- Brief
Exactly reproduce each line of the listing that follows.

- Material provided
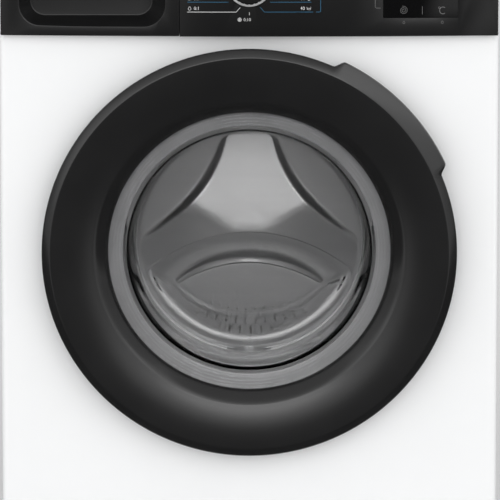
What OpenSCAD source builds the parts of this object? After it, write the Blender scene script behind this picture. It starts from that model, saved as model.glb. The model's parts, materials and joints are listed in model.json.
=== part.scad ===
// Front loading washing machine, built as an assembly of separate pieces.
// Millimetres. +Z is up, the front faces -Y, and the origin is at the bottom centre of the bounding box.
// Round pieces of the door, tub and drum are drawn as profiles of [radius, out], where out is the distance in
// front of the cabinet's front face and is negative inside the machine.

/* [Body] */
// Width of the cabinet
body_w = 600; // [580:1:640]
// Depth of the cabinet, from the front face to the rear face
body_d = 425; // [420:1:560]
// Overall height, feet and worktop included
body_h = 850; // [840:1:900]
// Thickness of the worktop
top_t = 28; // [24:1:40]
// Height of the cabinet's lower edge above the floor
floor_gap = 22; // [20:1:34]
// Thickness of the painted steel sheet
sheet_t = 1; // [0.8:0.1:1.6]
// Radius of the vertical front edges
edge_r = 6; // [3:0.5:10]
// Height of the plinth's upper edge above the floor
plinth_top = 100; // [96:1:115]

/* [Control panel] */
// Height of the fascia
panel_h = 132; // [126:1:140]
// How far the ends of the fascia stand in front of the cabinet face
panel_out = 10; // [8:0.5:14]
// How much further the middle of the fascia bows out
panel_bow = 8; // [2:0.5:10]
// Width of the detergent drawer's front
drawer_w = 214; // [180:1:230]
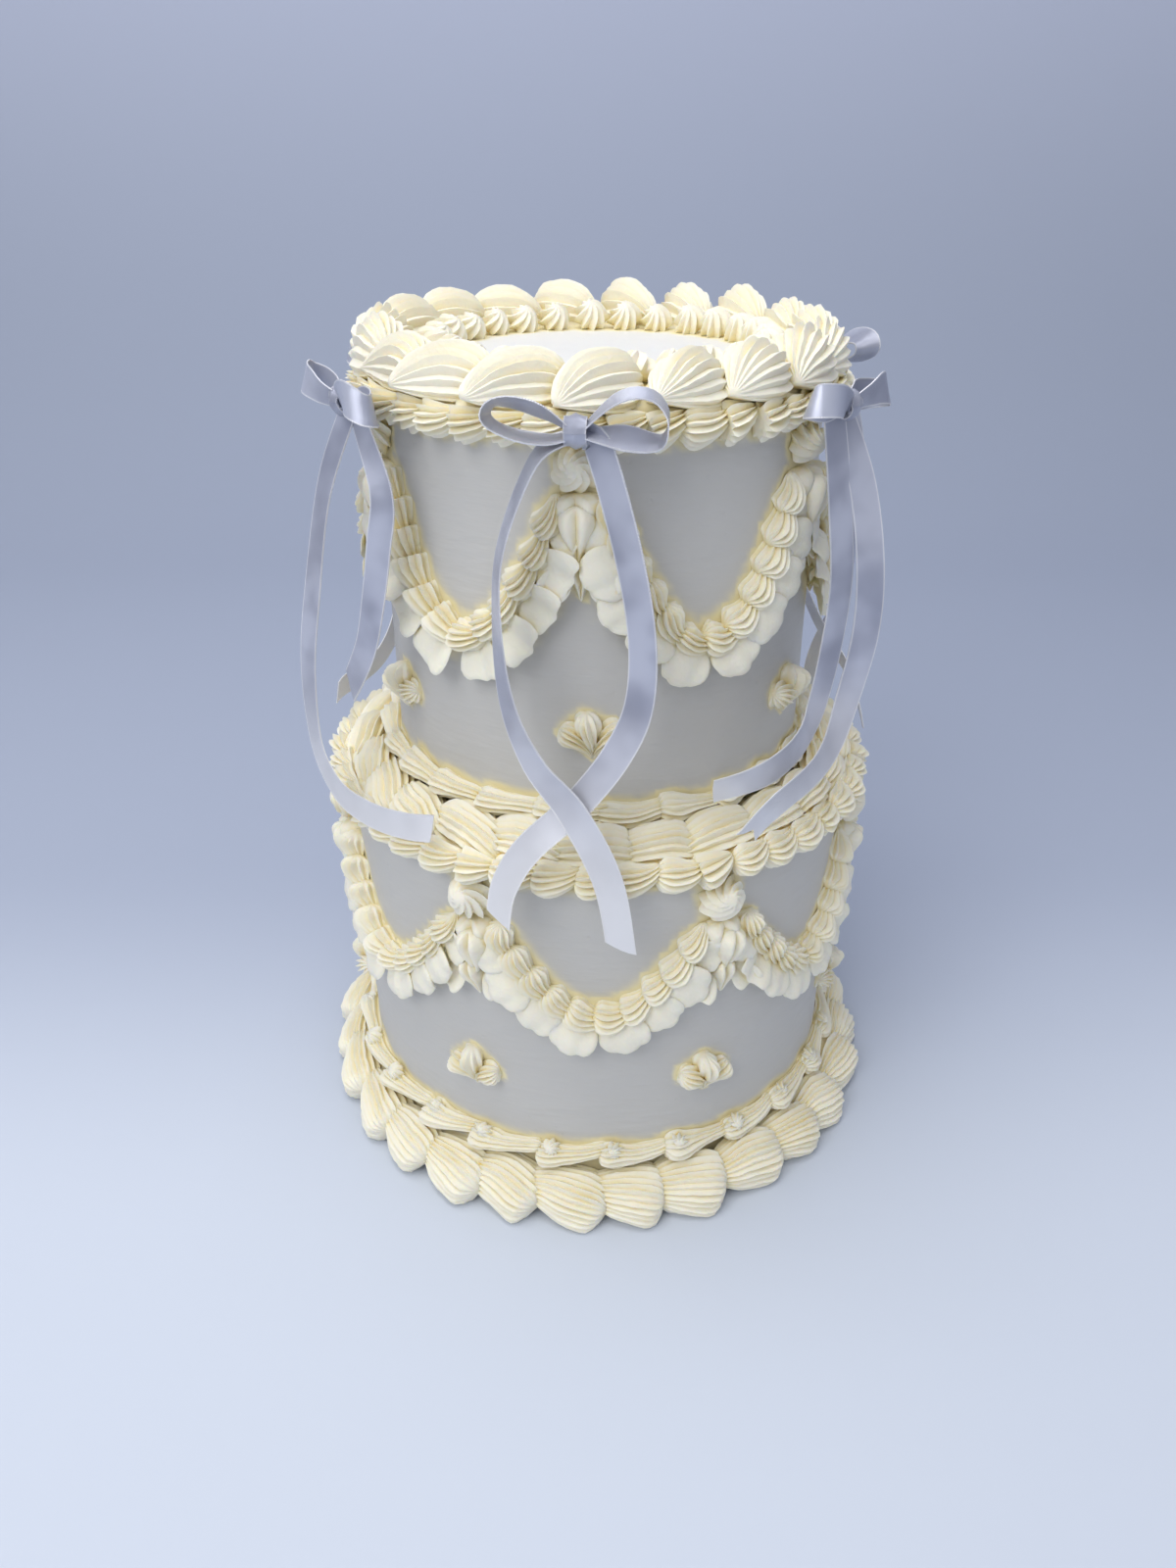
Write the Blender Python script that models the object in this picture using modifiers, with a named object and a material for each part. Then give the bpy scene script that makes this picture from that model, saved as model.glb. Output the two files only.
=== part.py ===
# A two-tier piped cake with shell borders, swags, flowers and ribbon bows.
# Metres, +Z up. The origin is the middle of the base, and the front faces -Y.
# An azimuth is in degrees, 0 at the front and growing towards +X.

import random
from math import atan2, cos, degrees, hypot, pi, radians, sin, tau

import bmesh
import bpy
from mathutils import Vector

# The two iced tiers
BOTTOM_RADIUS = 0.105
BOTTOM_HEIGHT = 0.156
TOP_RADIUS = 0.083
TOP_HEIGHT = 0.321
EDGE_ROUND = 0.004
TIER_STEPS = 48

# Clearance between neighbouring pieces, and the seat that keeps a flat back off a round wall
GAP = 0.0003
SEAT = 0.0006
BOTTOM_WALL = BOTTOM_RADIUS + SEAT
TOP_WALL = TOP_RADIUS + SEAT
LEDGE = BOTTOM_HEIGHT + GAP
ROOF = TOP_HEIGHT + GAP

# Piping: how much smaller a shell may be than its full size, how thin the piping is where a
# ring closes on itself, and the (place, size) stages of a large shell, tail first, and of a
# small bead
UNEVEN = 0.10
SEAM = 0.70
SWELL = ((0.0, 0.66), (0.38, 0.92), (0.78, 1.0))
BEAD = ((0.0, 0.62), (0.30, 1.0))
GROOVE = 0.10

# Each border: its anchor (radius, height), reach out and up from it, the arc it is piped over,
# the points of its section, whether the anchor is a corner of it, its shells, their stages,
# the azimuth it starts at and how far along its next neighbour a shell leans
BORDERS = {
    "base_shells": dict(
        anchor=(BOTTOM_WALL, 0.0), out=0.0205, up=0.0200, arc=(0, 90), points=8, groove=GROOVE,
        corner=True, shells=28, stages=SWELL, start=25, lean=0.10,
    ),
    "base_line": dict(
        anchor=(BOTTOM_WALL, 0.0259), out=0.0080, up=0.0055, arc=(-90, 90), points=4, groove=0.0,
        corner=False, shells=25, stages=BEAD, start=16, lean=0.0,
    ),
    "shelf_shells": dict(
        anchor=(TOP_WALL, LEDGE), out=0.0210, up=0.0155, arc=(0, 90), points=6, groove=GROOVE,
        corner=True, shells=25, stages=SWELL, start=5, lean=0.0,
    ),
    "shelf_line": dict(
        anchor=(TOP_WALL, 0.1782), out=0.0080, up=0.0060, arc=(-90, 90), points=4, groove=0.0,
        corner=False, shells=24, stages=BEAD, start=3, lean=0.0,
    ),
    "ledge_shells": dict(
        anchor=(BOTTOM_WALL, 0.1607), out=0.0088, up=0.0075, arc=(-90, 90), points=5,
        groove=GROOVE, corner=False, shells=46, stages=BEAD, start=-4, lean=-0.20,
    ),
    "rim_edge_shells": dict(
        anchor=(TOP_WALL, 0.3146), out=0.0085, up=0.0063, arc=(-90, 90), points=5,
        groove=GROOVE, corner=False, shells=43, stages=BEAD, start=2, lean=-0.20,
    ),
    "rim_shells": dict(
        anchor=(0.0795, ROOF), out=0.0128, up=0.0165, arc=(0, 180), points=9, groove=GROOVE,
        corner=False, shells=19, stages=SWELL, start=9, lean=0.35,
    ),
    "rim_curls": dict(
        anchor=(0.0600, ROOF), out=0.0062, up=0.0105, arc=(0, 180), points=4, groove=0.0,
        corner=False, shells=27, stages=BEAD, start=3, lean=0.0,
    ),
}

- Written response
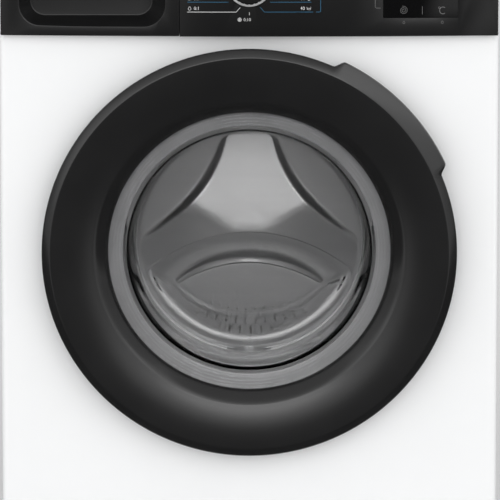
What OpenSCAD source builds the parts of this object? After it, write the Blender scene script behind this picture. It starts from that model, saved as model.glb. The model's parts, materials and joints are listed in model.json.
=== part.scad ===
// Front loading washing machine, built as an assembly of separate pieces.
// Millimetres. +Z is up, the front faces -Y, and the origin is at the bottom centre of the bounding box.
// Round pieces of the door, tub and drum are drawn as profiles of [radius, out], where out is the distance in
// front of the cabinet's front face and is negative inside the machine.

/* [Body] */
// Width of the cabinet
body_w = 600; // [580:1:640]
// Depth of the cabinet, from the front face to the rear face
body_d = 425; // [420:1:560]
// Overall height, feet and worktop included
body_h = 850; // [840:1:900]
// Thickness of the worktop
top_t = 28; // [24:1:40]
// Height of the cabinet's lower edge above the floor
floor_gap = 22; // [20:1:34]
// Thickness of the painted steel sheet
sheet_t = 1; // [0.8:0.1:1.6]
// Radius of the vertical front edges
edge_r = 6; // [3:0.5:10]
// Height of the plinth's upper edge above the floor
plinth_top = 100; // [96:1:115]

/* [Control panel] */
// Height of the fascia
panel_h = 132; // [126:1:140]
// How far the ends of the fascia stand in front of the cabinet face
panel_out = 10; // [8:0.5:14]
// How much further the middle of the fascia bows out
panel_bow = 8; // [2:0.5:10]
// Width of the detergent drawer's front
drawer_w = 214; // [180:1:230]
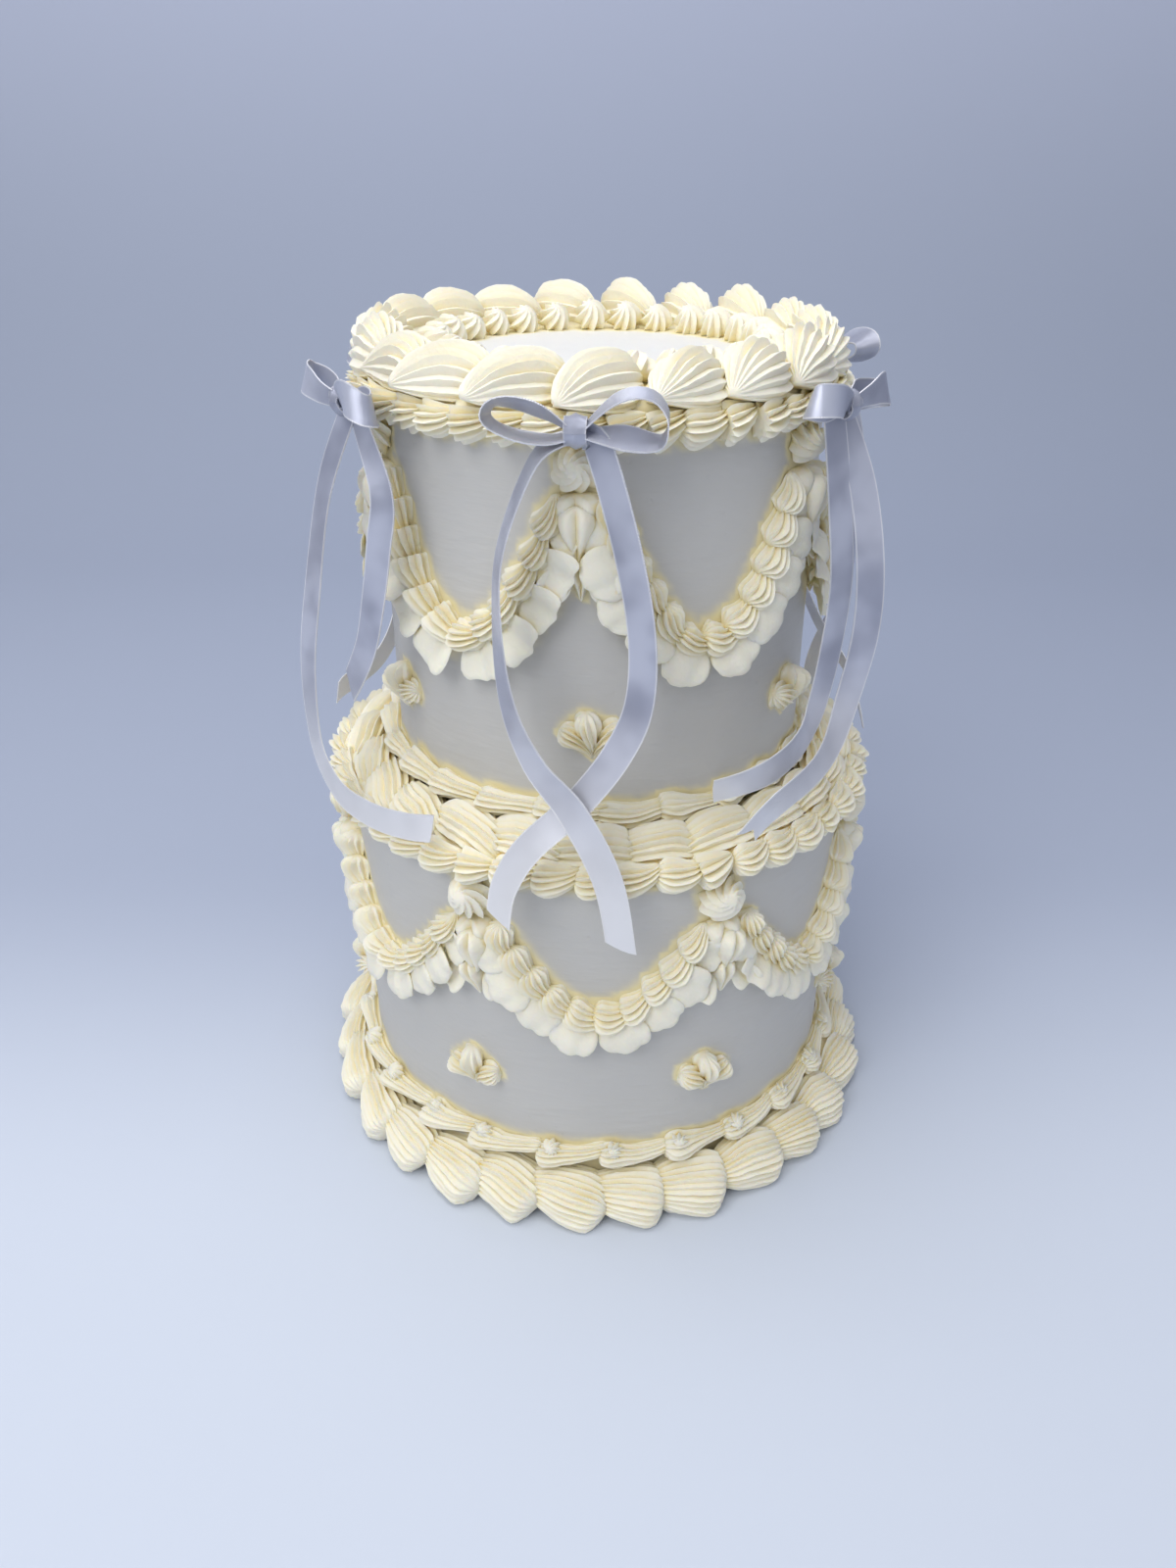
Write the Blender Python script that models the object in this picture using modifiers, with a named object and a material for each part. Then give the bpy scene script that makes this picture from that model, saved as model.glb. Output the two files only.
=== part.py ===
# A two-tier piped cake with shell borders, swags, flowers and ribbon bows.
# Metres, +Z up. The origin is the middle of the base, and the front faces -Y.
# An azimuth is in degrees, 0 at the front and growing towards +X.

import random
from math import atan2, cos, degrees, hypot, pi, radians, sin, tau

import bmesh
import bpy
from mathutils import Vector

# The two iced tiers
BOTTOM_RADIUS = 0.105
BOTTOM_HEIGHT = 0.156
TOP_RADIUS = 0.083
TOP_HEIGHT = 0.321
EDGE_ROUND = 0.004
TIER_STEPS = 48

# Clearance between neighbouring pieces, and the seat that keeps a flat back off a round wall
GAP = 0.0003
SEAT = 0.0006
BOTTOM_WALL = BOTTOM_RADIUS + SEAT
TOP_WALL = TOP_RADIUS + SEAT
LEDGE = BOTTOM_HEIGHT + GAP
ROOF = TOP_HEIGHT + GAP

# Piping: how much smaller a shell may be than its full size, how thin the piping is where a
# ring closes on itself, and the (place, size) stages of a large shell, tail first, and of a
# small bead
UNEVEN = 0.10
SEAM = 0.70
SWELL = ((0.0, 0.66), (0.38, 0.92), (0.78, 1.0))
BEAD = ((0.0, 0.62), (0.30, 1.0))
GROOVE = 0.10

# Each border: its anchor (radius, height), reach out and up from it, the arc it is piped over,
# the points of its section, whether the anchor is a corner of it, its shells, their stages,
# the azimuth it starts at and how far along its next neighbour a shell leans
BORDERS = {
    "base_shells": dict(
        anchor=(BOTTOM_WALL, 0.0), out=0.0205, up=0.0200, arc=(0, 90), points=8, groove=GROOVE,
        corner=True, shells=28, stages=SWELL, start=25, lean=0.10,
    ),
    "base_line": dict(
        anchor=(BOTTOM_WALL, 0.0259), out=0.0080, up=0.0055, arc=(-90, 90), points=4, groove=0.0,
        corner=False, shells=25, stages=BEAD, start=16, lean=0.0,
    ),
    "shelf_shells": dict(
        anchor=(TOP_WALL, LEDGE), out=0.0210, up=0.0155, arc=(0, 90), points=6, groove=GROOVE,
        corner=True, shells=25, stages=SWELL, start=5, lean=0.0,
    ),
    "shelf_line": dict(
        anchor=(TOP_WALL, 0.1782), out=0.0080, up=0.0060, arc=(-90, 90), points=4, groove=0.0,
        corner=False, shells=24, stages=BEAD, start=3, lean=0.0,
    ),
    "ledge_shells": dict(
        anchor=(BOTTOM_WALL, 0.1607), out=0.0088, up=0.0075, arc=(-90, 90), points=5,
        groove=GROOVE, corner=False, shells=46, stages=BEAD, start=-4, lean=-0.20,
    ),
    "rim_edge_shells": dict(
        anchor=(TOP_WALL, 0.3146), out=0.0085, up=0.0063, arc=(-90, 90), points=5,
        groove=GROOVE, corner=False, shells=43, stages=BEAD, start=2, lean=-0.20,
    ),
    "rim_shells": dict(
        anchor=(0.0795, ROOF), out=0.0128, up=0.0165, arc=(0, 180), points=9, groove=GROOVE,
        corner=False, shells=19, stages=SWELL, start=9, lean=0.35,
    ),
    "rim_curls": dict(
        anchor=(0.0600, ROOF), out=0.0062, up=0.0105, arc=(0, 180), points=4, groove=0.0,
        corner=False, shells=27, stages=BEAD, start=3, lean=0.0,
    ),
}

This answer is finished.